Senin, 29 September 2014

30 September 2011 - 28 September 2014



28 September 2014

Menunggu pagi. Akankah hujan masih terasa sama, miris diantara gerimis. Aku tak bisa mengabaikan keresahanku karena terbangun memimpikanmu. Sesaat, masa dapat terhapus. Akan tetapi kenangan begitu kuat tergambar di setiap malamku. Kemana harus kupergi jauh melangkahkan kaki, sedang jejak bayangmu masih tercetak jelas di sepanjang jalan. Menantikan pagi, yang habis perlahan bersama sisa keresahan. Aku hanya bisa bercumbu dengan bibir cangkir segelas kopi.

Membayangkanmu, menikmati kehangatan yang tak bisa terulang. Seteguk, lalu habis. Tak ada malam-malam bersamamu merindukan pagi yang datang terlambat sebelum kau terlelap. Aku ingin bukan sekadar kenangan, aku ingin bersamamu menunggu pagi, terulang.
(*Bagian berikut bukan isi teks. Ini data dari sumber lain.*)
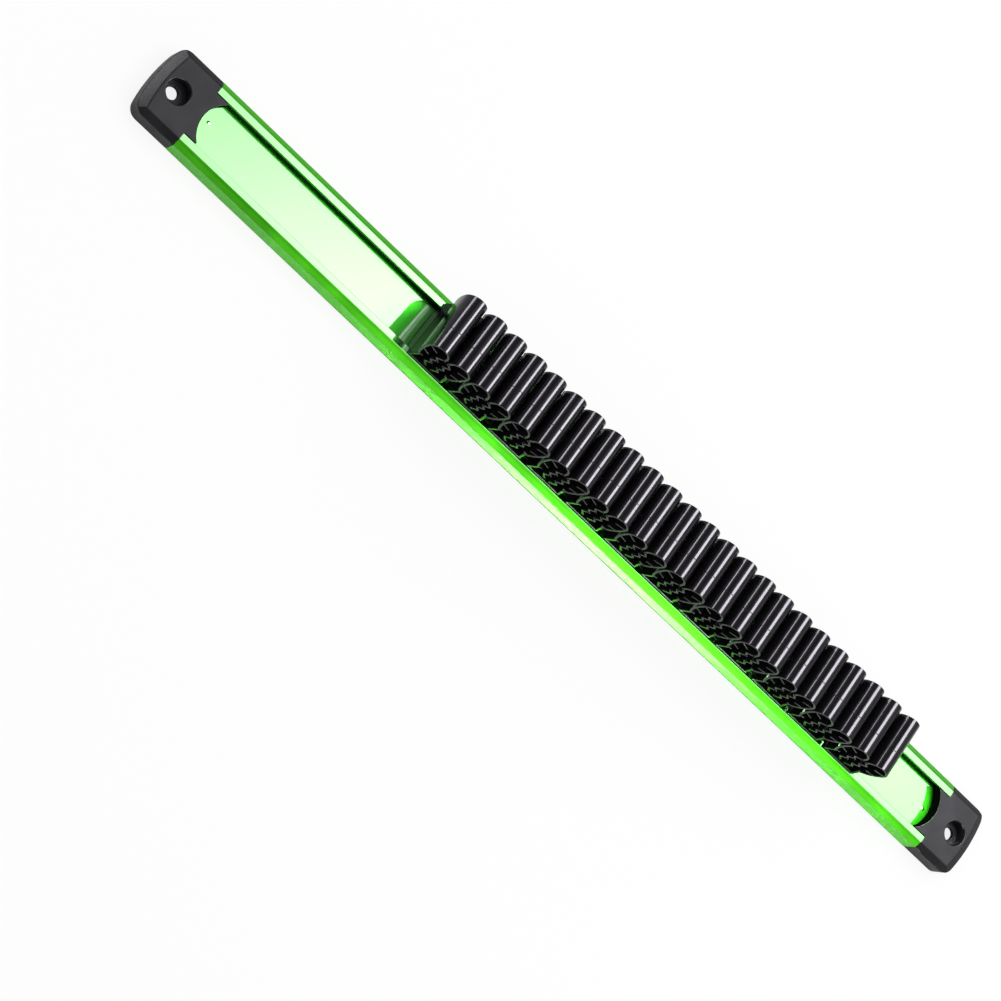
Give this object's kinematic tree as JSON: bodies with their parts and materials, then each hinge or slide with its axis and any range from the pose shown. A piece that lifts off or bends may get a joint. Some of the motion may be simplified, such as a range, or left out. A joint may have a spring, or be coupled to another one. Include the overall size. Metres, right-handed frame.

30 September 2011 - 27 September 2014



27 September 2014

Semalam, aku jatuh terkulai bersimbah air mata. Memimpikanmu bersama orang lain dan aku tak bisa berbuat apa-apa selain merasakan mimpi seperti nyata. Waktu berjalan lambat dan aku tak bisa mempercepatnya seperti tiupan angin. Sementara, tetes embun dimataku basah mengalir cepat tak terhadang. Aku tak bisa membedakannya lagi. 

Bagiku mimpi dan nyata sama terasa menyakitkan. Kau pun pergi, bukan saja dalam hidupku. Kau juga pergi bahkan dari mimpiku, menghapus segala kenangan yang tersisa. Aku tak tahu lagi cara mengumpulkan waktu bersamamu, aku tak tahu lagi cara menghabiskan kenangan bersamamu. 

Ketika kau pun pergi dari sisa waktu hidupku, aku tak menemukanmu lagi bahkan dalam tidurku. Aku ingin kamu. Kembali mengisi sudut ruang hatiku yang kosong, dan menguncinya.

30 September 2011 - 26 September 2014


26 September 2014

Aku terjatuh dan tak bisa bangun lagi. Ketika air mata mulai mengering di dasar hatiku. Tak ada yang tersisa kecuali dahaga dan rindu yang tak menentu. Tak ada arah jalan pulang. Tersesat dalam ruang hampa tak bersudut. 

Jika nanti, ada kesempatan membawaku kembali pada cinta yang sama. aku ingin kembali pada keyakinanku. Karena cinta telah menghabiskan percayaku tentang kesetiaan. Tentang waktu yang membuatku bertahan. Suatu ketika terkenang kembali aroma tubuhmu yang tercium samar-samar tak bisa kucegah dan berlari menutup mata, hatiku masih mengejarmu. 

Ada bayangmu yang tertinggal membekas jejak kebisuan hatiku yang bungkam karena kesepian. Menatap langit-langit kosong serta merta cahaya lampu begitu menyilaukan. Malam itu, aku memelukmu dalam dingin. mengunci rapat pintu, agar kau tak pergi. Tapi kau tetap pergi, meninggalkanku.